* BEGIN *
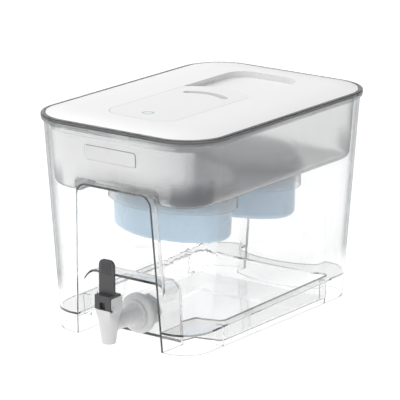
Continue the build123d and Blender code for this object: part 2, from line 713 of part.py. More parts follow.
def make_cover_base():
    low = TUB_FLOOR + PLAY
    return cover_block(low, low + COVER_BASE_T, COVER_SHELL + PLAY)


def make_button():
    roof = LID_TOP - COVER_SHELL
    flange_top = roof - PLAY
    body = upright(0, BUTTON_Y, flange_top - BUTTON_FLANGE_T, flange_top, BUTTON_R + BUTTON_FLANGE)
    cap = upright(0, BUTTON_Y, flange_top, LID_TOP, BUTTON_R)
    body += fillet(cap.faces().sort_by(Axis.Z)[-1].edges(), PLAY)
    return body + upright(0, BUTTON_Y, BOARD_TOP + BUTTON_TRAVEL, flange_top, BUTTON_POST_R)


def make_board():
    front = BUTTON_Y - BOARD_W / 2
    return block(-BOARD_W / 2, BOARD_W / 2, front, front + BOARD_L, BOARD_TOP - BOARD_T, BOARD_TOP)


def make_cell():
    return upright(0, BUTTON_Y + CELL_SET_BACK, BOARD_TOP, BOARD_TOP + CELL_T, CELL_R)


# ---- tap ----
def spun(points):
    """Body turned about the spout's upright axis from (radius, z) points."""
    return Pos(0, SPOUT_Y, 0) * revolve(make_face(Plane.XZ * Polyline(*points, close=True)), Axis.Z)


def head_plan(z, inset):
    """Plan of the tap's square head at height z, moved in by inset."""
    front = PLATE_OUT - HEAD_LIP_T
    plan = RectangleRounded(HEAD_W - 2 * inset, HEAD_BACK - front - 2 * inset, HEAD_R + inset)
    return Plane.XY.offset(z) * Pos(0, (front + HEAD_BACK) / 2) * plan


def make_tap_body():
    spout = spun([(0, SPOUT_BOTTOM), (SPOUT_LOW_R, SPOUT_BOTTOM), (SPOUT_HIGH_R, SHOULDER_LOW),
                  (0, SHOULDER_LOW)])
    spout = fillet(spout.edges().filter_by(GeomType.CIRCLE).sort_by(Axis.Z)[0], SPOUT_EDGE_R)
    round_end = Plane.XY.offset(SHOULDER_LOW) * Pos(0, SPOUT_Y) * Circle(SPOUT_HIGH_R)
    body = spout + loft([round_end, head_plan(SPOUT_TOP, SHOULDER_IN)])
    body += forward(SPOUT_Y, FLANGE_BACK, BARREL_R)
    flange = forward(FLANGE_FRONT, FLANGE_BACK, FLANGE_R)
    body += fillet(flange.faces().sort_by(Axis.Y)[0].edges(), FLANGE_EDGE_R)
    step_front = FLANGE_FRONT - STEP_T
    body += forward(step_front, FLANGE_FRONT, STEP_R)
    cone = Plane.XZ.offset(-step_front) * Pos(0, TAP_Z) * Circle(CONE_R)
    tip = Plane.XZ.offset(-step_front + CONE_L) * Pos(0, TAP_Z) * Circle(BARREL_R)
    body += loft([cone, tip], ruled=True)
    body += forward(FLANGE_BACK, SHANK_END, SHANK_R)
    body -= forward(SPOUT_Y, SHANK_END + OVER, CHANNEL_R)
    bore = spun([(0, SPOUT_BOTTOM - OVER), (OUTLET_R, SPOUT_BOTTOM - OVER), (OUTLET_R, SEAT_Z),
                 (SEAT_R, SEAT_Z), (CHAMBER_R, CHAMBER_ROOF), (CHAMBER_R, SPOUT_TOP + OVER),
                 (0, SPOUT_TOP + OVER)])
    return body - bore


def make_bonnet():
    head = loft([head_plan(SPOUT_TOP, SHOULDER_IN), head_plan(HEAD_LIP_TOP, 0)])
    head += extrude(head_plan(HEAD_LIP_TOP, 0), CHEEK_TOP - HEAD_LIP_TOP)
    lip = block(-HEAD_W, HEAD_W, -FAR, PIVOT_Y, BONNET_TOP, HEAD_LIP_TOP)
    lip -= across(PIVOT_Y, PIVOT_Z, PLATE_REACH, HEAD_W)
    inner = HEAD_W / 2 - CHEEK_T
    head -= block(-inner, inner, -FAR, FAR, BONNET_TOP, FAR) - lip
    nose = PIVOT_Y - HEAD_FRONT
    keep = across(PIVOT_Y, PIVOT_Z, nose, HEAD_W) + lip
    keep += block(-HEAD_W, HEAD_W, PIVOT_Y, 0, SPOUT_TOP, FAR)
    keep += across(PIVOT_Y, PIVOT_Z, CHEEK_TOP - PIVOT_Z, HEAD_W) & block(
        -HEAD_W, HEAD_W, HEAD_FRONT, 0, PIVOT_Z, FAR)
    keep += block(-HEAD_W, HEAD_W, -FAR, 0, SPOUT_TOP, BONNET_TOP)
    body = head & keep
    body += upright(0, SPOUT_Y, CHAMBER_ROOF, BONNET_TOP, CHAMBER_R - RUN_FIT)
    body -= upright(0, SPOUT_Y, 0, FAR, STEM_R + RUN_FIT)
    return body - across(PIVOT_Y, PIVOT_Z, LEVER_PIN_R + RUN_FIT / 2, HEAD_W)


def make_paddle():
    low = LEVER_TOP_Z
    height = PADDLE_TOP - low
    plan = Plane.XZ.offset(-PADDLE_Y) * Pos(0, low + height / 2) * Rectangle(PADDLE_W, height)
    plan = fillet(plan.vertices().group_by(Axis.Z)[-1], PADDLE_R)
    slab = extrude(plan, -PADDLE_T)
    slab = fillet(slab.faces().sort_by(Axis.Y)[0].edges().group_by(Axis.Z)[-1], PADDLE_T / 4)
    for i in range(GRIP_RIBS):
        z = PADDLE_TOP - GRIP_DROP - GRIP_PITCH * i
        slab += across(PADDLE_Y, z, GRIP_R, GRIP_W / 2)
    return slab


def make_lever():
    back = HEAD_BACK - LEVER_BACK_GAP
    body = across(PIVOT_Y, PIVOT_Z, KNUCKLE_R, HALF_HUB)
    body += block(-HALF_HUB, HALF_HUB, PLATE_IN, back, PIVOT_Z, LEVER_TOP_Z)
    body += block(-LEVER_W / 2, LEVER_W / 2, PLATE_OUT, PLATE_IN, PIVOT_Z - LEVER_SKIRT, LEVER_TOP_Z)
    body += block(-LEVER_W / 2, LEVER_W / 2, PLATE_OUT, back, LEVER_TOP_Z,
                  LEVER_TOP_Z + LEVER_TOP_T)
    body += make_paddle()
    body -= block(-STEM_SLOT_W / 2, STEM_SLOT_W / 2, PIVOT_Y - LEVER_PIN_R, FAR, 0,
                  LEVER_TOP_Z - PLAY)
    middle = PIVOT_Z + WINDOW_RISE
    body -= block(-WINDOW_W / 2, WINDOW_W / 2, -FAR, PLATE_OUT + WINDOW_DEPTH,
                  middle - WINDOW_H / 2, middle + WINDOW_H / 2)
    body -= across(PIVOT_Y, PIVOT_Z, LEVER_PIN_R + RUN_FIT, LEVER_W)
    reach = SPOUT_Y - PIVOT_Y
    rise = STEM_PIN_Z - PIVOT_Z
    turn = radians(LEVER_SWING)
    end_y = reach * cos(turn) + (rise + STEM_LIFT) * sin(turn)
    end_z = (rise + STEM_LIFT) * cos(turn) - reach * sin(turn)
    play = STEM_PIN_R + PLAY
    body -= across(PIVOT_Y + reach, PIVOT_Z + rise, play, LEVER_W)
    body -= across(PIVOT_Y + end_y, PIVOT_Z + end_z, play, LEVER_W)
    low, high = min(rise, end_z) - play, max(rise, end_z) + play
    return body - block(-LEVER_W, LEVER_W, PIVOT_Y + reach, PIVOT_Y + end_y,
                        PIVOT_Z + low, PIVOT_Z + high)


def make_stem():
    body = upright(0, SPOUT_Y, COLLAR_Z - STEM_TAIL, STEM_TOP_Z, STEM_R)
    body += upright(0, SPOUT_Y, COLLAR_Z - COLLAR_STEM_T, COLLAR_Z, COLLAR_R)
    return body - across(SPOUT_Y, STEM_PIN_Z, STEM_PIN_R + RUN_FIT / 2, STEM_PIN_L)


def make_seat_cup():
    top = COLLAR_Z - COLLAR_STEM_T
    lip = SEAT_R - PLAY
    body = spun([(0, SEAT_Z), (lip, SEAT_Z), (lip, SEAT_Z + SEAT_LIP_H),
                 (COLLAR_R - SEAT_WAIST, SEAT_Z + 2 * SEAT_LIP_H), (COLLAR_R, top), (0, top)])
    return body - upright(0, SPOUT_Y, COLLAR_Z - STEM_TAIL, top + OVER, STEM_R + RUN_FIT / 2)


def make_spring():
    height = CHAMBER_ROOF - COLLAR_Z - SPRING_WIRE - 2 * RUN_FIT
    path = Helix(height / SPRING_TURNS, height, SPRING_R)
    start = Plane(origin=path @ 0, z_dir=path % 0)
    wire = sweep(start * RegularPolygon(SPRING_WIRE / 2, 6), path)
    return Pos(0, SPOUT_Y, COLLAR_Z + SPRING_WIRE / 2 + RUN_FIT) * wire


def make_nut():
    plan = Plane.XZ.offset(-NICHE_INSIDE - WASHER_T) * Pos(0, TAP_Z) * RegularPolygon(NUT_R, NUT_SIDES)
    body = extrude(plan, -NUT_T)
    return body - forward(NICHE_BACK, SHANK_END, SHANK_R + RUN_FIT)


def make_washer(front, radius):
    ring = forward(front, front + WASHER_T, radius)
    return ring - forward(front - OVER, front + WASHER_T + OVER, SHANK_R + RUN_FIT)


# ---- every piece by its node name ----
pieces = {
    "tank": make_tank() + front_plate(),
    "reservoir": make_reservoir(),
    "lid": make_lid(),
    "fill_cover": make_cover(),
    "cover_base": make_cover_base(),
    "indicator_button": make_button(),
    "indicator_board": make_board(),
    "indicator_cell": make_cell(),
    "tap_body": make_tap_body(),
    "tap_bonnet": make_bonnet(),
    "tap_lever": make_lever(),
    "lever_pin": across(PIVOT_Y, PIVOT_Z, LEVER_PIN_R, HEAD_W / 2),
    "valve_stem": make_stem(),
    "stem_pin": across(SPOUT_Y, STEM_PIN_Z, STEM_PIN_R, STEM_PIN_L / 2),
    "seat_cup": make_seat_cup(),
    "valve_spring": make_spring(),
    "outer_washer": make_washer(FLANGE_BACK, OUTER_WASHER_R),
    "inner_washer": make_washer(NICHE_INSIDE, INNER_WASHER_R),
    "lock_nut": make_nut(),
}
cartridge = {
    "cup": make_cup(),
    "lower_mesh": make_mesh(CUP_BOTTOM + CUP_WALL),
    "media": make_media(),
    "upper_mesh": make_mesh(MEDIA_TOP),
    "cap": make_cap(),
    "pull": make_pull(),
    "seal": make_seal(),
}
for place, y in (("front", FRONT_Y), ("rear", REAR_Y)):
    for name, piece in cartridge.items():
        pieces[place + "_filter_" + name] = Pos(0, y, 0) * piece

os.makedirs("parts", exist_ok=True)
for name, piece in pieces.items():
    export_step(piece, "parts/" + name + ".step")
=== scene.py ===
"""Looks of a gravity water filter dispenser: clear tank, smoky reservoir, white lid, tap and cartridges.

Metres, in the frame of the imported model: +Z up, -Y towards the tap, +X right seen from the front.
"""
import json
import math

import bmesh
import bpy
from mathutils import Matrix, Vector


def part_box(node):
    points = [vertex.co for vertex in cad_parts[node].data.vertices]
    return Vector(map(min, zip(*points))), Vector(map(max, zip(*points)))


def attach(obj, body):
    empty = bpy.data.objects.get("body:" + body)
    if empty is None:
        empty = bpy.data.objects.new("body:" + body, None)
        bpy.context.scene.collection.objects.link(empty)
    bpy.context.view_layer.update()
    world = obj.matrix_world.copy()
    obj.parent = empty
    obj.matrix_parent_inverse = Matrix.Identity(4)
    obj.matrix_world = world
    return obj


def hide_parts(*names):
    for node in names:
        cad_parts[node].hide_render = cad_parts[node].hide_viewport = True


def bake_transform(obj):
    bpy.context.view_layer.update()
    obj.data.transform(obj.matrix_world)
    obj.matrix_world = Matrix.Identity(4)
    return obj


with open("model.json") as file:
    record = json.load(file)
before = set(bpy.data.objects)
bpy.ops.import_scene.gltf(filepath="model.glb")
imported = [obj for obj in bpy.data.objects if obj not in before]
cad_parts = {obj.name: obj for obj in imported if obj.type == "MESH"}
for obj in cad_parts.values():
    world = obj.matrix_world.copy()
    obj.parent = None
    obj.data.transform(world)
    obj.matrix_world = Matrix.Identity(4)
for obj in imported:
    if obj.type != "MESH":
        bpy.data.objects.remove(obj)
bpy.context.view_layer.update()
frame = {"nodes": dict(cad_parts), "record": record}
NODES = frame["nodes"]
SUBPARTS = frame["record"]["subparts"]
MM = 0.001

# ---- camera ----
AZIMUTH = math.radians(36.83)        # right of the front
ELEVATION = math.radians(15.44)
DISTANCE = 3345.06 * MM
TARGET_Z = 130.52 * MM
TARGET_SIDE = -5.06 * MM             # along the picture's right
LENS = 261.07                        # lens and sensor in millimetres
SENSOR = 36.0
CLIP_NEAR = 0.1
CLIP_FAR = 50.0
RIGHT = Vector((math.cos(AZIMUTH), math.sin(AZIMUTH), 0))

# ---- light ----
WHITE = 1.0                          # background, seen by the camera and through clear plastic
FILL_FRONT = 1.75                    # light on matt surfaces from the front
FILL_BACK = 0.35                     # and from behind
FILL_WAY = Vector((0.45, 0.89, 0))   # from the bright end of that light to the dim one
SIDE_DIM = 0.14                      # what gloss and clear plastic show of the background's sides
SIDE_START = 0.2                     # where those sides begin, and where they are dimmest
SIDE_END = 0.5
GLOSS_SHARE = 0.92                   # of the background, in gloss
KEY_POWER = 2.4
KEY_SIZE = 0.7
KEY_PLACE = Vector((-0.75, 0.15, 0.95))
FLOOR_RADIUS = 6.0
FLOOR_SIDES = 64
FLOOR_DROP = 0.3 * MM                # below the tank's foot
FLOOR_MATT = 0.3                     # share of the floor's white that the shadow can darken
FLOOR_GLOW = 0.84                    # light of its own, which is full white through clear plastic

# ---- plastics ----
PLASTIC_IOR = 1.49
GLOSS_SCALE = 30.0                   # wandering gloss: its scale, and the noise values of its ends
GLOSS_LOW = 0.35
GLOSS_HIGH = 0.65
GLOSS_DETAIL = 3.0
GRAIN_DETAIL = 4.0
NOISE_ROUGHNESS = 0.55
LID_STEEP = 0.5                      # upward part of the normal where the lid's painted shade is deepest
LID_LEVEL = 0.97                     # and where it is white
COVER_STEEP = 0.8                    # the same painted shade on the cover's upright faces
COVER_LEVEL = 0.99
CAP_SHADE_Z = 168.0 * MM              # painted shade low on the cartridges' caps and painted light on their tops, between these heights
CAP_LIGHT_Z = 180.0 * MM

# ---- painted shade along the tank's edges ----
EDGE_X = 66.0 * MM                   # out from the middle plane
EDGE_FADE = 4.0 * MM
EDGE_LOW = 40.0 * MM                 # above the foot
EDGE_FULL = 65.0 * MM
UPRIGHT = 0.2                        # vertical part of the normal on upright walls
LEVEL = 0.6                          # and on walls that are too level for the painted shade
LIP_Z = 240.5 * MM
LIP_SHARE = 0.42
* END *
● Problem details
Write down again the exact lines running from the beginning of the data to the line containing "return cover_block(low, low", with both ends included.

● Answer below
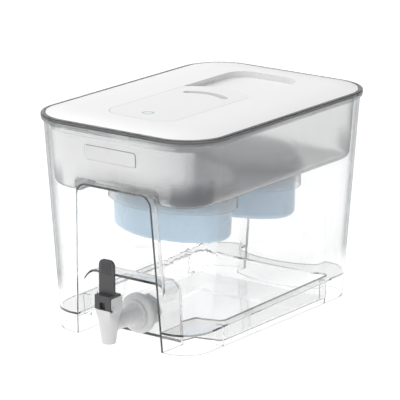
Continue the build123d and Blender code for this object: part 2, from line 713 of part.py. More parts follow.
def make_cover_base():
    low = TUB_FLOOR + PLAY
    return cover_block(low, low + COVER_BASE_T, COVER_SHELL + PLAY)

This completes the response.